Goal —
Look through the data below. Pick out the lines holding the string "points".

Collected material —
══════════════════════════════

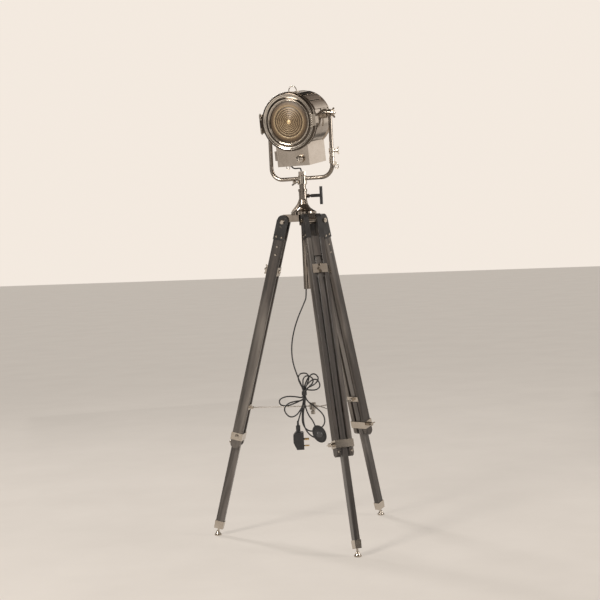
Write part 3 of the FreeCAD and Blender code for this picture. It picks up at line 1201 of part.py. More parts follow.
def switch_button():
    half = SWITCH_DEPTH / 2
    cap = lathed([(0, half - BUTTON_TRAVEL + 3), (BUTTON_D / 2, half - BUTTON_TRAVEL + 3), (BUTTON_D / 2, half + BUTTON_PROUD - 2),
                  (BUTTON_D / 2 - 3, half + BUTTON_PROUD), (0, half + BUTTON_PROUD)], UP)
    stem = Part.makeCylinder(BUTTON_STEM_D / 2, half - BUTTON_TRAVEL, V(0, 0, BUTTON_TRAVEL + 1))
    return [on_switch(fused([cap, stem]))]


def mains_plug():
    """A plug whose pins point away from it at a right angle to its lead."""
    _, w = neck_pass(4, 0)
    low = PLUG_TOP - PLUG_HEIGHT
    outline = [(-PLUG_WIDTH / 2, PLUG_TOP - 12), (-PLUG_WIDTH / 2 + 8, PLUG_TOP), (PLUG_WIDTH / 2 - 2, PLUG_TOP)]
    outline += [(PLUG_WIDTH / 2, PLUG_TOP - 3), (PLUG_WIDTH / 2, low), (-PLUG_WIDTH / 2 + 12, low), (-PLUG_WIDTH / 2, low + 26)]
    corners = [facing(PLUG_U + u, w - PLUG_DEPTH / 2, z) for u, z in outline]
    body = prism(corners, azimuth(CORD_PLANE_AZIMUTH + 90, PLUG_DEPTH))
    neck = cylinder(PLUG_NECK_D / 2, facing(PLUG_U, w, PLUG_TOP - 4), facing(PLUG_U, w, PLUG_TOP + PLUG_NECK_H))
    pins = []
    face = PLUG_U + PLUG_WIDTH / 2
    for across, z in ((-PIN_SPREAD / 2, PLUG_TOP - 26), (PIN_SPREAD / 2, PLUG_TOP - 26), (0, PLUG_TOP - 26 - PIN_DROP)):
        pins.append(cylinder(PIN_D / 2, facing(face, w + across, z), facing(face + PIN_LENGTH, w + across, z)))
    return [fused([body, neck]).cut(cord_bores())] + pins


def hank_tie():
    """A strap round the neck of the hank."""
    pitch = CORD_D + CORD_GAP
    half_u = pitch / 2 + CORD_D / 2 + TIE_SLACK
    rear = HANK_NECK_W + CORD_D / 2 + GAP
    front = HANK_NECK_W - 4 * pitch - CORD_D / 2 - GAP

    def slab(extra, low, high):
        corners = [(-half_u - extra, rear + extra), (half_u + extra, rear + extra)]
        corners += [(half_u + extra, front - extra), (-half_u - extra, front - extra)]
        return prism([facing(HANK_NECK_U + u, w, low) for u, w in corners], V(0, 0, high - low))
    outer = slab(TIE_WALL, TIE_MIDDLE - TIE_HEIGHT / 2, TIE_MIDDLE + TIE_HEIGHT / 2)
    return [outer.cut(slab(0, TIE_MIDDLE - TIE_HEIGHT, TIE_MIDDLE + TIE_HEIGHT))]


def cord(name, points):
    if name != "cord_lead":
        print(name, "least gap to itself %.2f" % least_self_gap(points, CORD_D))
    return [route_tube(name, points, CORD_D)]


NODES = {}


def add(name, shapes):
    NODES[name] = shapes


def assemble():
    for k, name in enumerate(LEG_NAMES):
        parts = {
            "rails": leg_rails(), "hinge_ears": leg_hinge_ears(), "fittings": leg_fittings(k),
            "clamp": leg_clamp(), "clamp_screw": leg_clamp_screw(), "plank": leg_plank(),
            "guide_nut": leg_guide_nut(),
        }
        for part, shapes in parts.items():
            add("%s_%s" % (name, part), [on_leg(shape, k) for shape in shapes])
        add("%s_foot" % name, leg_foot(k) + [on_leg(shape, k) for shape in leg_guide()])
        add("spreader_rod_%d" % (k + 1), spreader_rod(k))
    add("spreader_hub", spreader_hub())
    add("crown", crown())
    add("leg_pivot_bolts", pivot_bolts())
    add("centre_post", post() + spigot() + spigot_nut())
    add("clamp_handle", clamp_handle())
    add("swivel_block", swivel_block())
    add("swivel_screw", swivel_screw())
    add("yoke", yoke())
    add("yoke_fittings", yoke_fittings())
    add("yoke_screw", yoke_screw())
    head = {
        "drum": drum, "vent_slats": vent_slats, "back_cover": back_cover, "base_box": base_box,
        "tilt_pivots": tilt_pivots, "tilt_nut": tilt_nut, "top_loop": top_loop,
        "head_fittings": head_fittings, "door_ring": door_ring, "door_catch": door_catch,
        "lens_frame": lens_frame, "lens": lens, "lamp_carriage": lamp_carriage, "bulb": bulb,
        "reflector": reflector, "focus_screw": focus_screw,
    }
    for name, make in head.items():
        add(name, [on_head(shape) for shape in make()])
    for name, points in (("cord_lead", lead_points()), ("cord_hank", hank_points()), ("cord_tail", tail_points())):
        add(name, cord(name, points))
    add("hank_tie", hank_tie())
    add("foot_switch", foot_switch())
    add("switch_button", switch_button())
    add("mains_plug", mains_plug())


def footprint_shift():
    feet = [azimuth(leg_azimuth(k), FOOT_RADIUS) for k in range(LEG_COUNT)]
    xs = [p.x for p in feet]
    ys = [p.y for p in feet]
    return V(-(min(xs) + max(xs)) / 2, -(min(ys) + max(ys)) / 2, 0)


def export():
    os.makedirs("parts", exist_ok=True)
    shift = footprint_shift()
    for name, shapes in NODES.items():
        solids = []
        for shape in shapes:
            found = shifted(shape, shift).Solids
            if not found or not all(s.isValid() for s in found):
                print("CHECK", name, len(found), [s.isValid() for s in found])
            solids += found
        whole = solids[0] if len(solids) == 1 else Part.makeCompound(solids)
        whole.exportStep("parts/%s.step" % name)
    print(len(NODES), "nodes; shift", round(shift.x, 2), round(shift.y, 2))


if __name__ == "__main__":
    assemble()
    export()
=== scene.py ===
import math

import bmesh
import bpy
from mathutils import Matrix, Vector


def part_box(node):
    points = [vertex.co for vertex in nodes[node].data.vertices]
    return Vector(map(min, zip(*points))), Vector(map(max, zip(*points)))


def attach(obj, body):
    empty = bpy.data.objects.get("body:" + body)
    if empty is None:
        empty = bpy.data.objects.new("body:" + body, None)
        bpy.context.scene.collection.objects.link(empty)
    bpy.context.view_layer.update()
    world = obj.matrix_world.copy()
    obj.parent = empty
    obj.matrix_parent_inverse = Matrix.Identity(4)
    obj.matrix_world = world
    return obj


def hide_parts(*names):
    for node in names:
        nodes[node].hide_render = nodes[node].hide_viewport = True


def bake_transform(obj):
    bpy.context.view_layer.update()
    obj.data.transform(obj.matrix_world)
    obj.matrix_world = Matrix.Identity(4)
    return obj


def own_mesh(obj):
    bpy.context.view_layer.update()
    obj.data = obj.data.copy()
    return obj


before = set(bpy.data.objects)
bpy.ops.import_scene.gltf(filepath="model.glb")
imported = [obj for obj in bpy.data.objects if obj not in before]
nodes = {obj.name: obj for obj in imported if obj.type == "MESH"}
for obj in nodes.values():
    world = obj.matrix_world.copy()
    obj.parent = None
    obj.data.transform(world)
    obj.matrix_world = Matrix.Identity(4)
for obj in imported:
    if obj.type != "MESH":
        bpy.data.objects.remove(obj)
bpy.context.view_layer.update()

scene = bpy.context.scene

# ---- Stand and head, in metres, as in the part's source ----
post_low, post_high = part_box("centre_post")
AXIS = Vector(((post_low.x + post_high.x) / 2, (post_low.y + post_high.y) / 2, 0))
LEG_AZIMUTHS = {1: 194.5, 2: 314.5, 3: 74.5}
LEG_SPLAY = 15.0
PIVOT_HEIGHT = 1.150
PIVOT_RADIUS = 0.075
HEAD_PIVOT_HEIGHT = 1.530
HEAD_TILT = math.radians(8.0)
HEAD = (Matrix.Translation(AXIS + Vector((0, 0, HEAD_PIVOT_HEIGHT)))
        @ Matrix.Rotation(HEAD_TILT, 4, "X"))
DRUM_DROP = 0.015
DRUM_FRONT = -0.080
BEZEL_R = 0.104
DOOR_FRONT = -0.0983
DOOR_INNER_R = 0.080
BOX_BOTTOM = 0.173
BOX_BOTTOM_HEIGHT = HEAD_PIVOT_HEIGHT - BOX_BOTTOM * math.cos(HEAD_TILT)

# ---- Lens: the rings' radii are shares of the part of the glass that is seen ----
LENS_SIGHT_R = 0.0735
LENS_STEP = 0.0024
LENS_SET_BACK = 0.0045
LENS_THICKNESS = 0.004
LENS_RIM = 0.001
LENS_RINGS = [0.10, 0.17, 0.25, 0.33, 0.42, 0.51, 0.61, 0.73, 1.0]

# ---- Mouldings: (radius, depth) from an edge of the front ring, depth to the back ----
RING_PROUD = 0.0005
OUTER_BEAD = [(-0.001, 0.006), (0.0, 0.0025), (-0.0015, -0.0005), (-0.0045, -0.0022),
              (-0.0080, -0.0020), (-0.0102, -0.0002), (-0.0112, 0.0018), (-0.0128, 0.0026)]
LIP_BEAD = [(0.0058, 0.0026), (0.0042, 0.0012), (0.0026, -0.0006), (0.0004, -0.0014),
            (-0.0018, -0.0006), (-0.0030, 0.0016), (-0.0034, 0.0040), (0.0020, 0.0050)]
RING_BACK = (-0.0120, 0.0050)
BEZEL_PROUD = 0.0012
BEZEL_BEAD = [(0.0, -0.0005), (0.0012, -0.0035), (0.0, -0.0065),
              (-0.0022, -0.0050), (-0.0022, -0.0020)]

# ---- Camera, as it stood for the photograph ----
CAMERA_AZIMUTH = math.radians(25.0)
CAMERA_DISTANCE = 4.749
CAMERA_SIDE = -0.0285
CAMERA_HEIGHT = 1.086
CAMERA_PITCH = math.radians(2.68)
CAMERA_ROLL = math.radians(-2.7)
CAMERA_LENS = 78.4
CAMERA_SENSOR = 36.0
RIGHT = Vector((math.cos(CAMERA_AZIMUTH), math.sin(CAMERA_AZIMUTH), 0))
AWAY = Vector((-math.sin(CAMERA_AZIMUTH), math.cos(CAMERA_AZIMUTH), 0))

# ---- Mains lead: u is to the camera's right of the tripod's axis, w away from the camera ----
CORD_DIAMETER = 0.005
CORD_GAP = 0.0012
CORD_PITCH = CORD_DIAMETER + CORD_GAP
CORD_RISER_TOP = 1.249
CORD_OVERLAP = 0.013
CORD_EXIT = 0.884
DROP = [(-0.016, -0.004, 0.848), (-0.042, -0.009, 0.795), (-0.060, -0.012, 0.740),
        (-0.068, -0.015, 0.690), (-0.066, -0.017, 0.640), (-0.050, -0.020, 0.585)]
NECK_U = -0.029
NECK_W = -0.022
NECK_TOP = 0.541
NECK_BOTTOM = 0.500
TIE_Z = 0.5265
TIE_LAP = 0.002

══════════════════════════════

Response to the exercise —
def cord(name, points):
        print(name, "least gap to itself %.2f" % least_self_gap(points, CORD_D))
    return [route_tube(name, points, CORD_D)]
    for name, points in (("cord_lead", lead_points()), ("cord_hank", hank_points()), ("cord_tail", tail_points())):
        add(name, cord(name, points))
    points = [vertex.co for vertex in nodes[node].data.vertices]
    return Vector(map(min, zip(*points))), Vector(map(max, zip(*points)))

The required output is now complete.